Our return to Ricks post-mission was both interesting and not without incident. I was recently married and living in wedded bliss. OK, I was young and I could have sex without guilt and the forfeit of my covenants. Again, I was newly married and Bob would often stop by (I should mention that the aforementioned sex was strictly between my wife and I and did not involve Bob whatsoever. This was Ricks, not BYU).
Why did he stop by so often? Friendship? Perhaps. I think the visits had more to do with hunger pangs than anything else. It was as if I had adopted a stray. Bob was so hungry that once he even ate a carob bar my mother had sent me (she lives under the delusion that I somehow enjoy carob while in truth I would rather pierce my tonsils).
It was also during this period of time that Bob experienced one of the most traumatic events of his life. He came home to find his roommate naked. On Bob's bed. Face down.
Take a minute. Drink it in. Your fat roomie. Naked. On your bed. Face down.
During our service as missionaries, Bob and I kept in contact. Most people send pictures of converts, companions, etc. Bob sent me pictures of shaved cats, odometers of his mission car going well over the legal limit, and modern art sculptures that resembled poop.

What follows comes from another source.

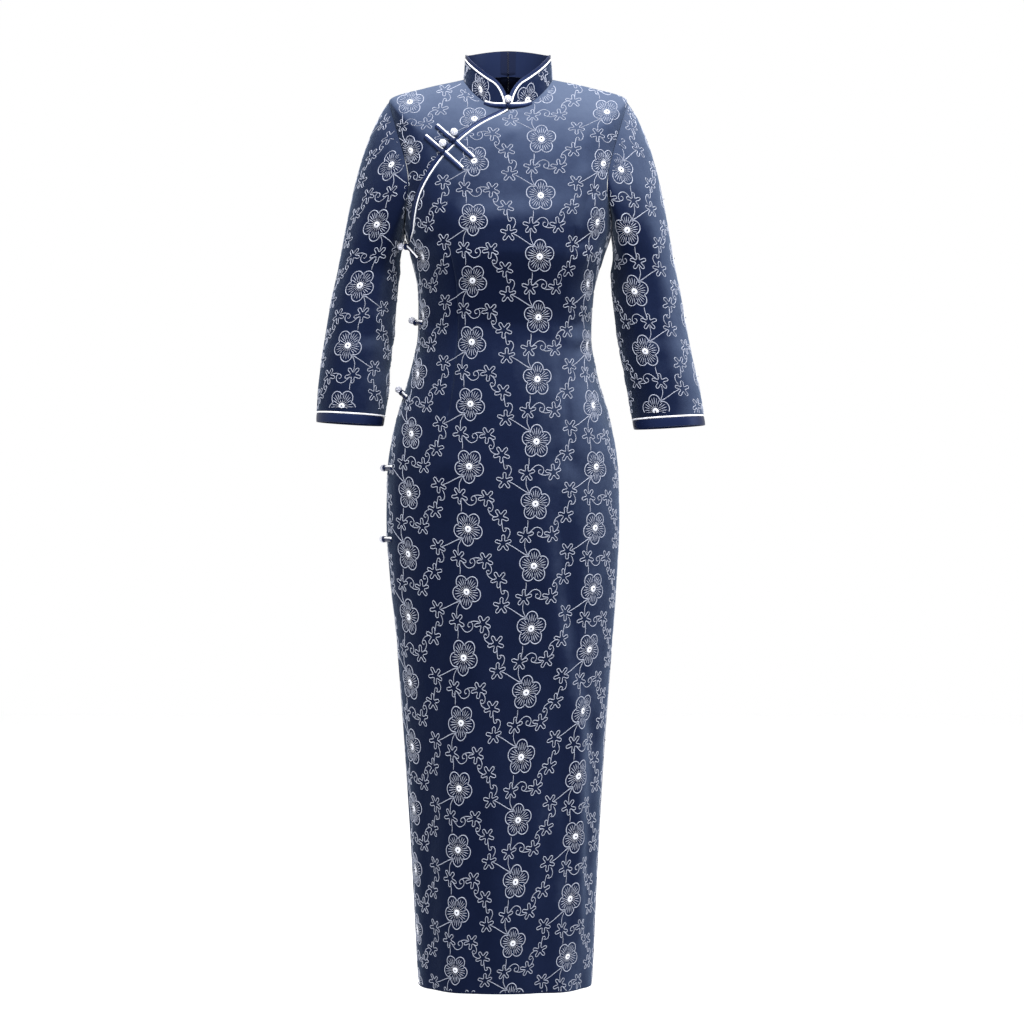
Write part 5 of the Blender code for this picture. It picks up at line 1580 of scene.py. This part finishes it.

During the first month of my mission, while riding my bike on a very busy street in Las Vegas, I heard my name. No, this wasn't a Samuel and Eli moment. Much to my shock and amazement, a car pulls up and out jumps Bob. Talk about synchronicity. Bob had talked his roommate Scott (there are stories galore we could share about Scott Elbert) into driving him to L.A.
While going through Vegas and knowing that I had recently been called to that mission, Bob decided to take some time and made Scott drive around in the hopes of seeing me. What a guy...I mean Bob. Nothing against Scott, but what are the odds?
One pleasant spring evening, during our first year at Ricks, Bob entered my room and stated that he was bored. I had no solutions to his dilemma and I had homework to do, so I tried to dismiss him. No such luck. Bob then uttered something that will always endear him to me: "Hey, do you want to go make ourselves sick and throw up?" Yes. Yes I did. And yes we did.
Bob's folks had prepared him for his first year of college by providing him with a solid supply of soap. A 24 pack, to be exact. One evening, our roommate Nathan Merle Leroy Tice (NMLT) asked Bob, "Hey Bob, can I borrow a bar of soap? I ran out. I'll pay you back." Bob granted his wish and gave Nathan Merle Leroy Tice what he asked for.
Fast forward 6 weeks.
While lying on our beds, engaged in deep discussion, I glanced up to where Bob's 24-pack of soap had been and asked, "Bob? Where's your soap?" 6 bars remained of the 24. Notice NMLT had asked for "a bar" of soap? In the course of six weeks, NMLT had used 18 bars of soap. That's roughly 3 bars of soap per week. Our theory was that NMLT was unfamiliar with soap and what to do with it, so once in the shower, he placed it on the drain and played with it like a retarded boy with a bunny until it dissolved. How else can you explain it? 3 bars a week? Come on!
Bob was roommates with Nathan until he played Scott in a game of cards and the loser had to room with Nathan. Scott didn't stand a chance. I've never seen a person so focused and determined to bend the will of fate as Bob was that night. Freedom was in sight and instead of a crazy, night terror-driven West Virginian, Bob would rather room with a moody, socially awkward, theatre majoring Canadian. Bob won and moved out that night.
Late one night as Bob and I sat in our living room, bored and seething with rage at the cruel hand fate had dealt us in assigning us our roommates, we noticed Nathan's freshly folded laundry sitting on the couch. We both sensed the opportunity but were in doubt as to how does one seek vengeance upon a roommate with only his laundry? Our solution: spray it with water and stick it in the freezer. Next morning, Nathan found his clean, but frozen, britches by the ice cream.
My first memory of Bob was pulling into the Teton Chalet parking lot (FYI: The Teton Chalet had neither Tetons nor a Chalet of any kind. What it did have was a block of 8 units and a trailer that housed our obese landlords and their spawn) during the summer of '93. Bob's family had rented an RV and the entire Petersen clan was aboard to escort Bob to college. I vividly recall driving by the parked RV and seeing a little Eskimo boy peering at me from behind a curtain. I later discovered that this was Bob's younger brother. I met Bob face to face the next day. I had never met anyone from Alaska and being from Canada, I had high hopes that I would have more in common with someone from Alaska than the potato farmers of eastern Idaho. Well, little did I know that Bob wasn't an ordinary native Alaskan. He's crazy, I'm loopy, and we became fast friends.
Oh, the odds are 765,981 : 1. Just thought I'd mention that in closing.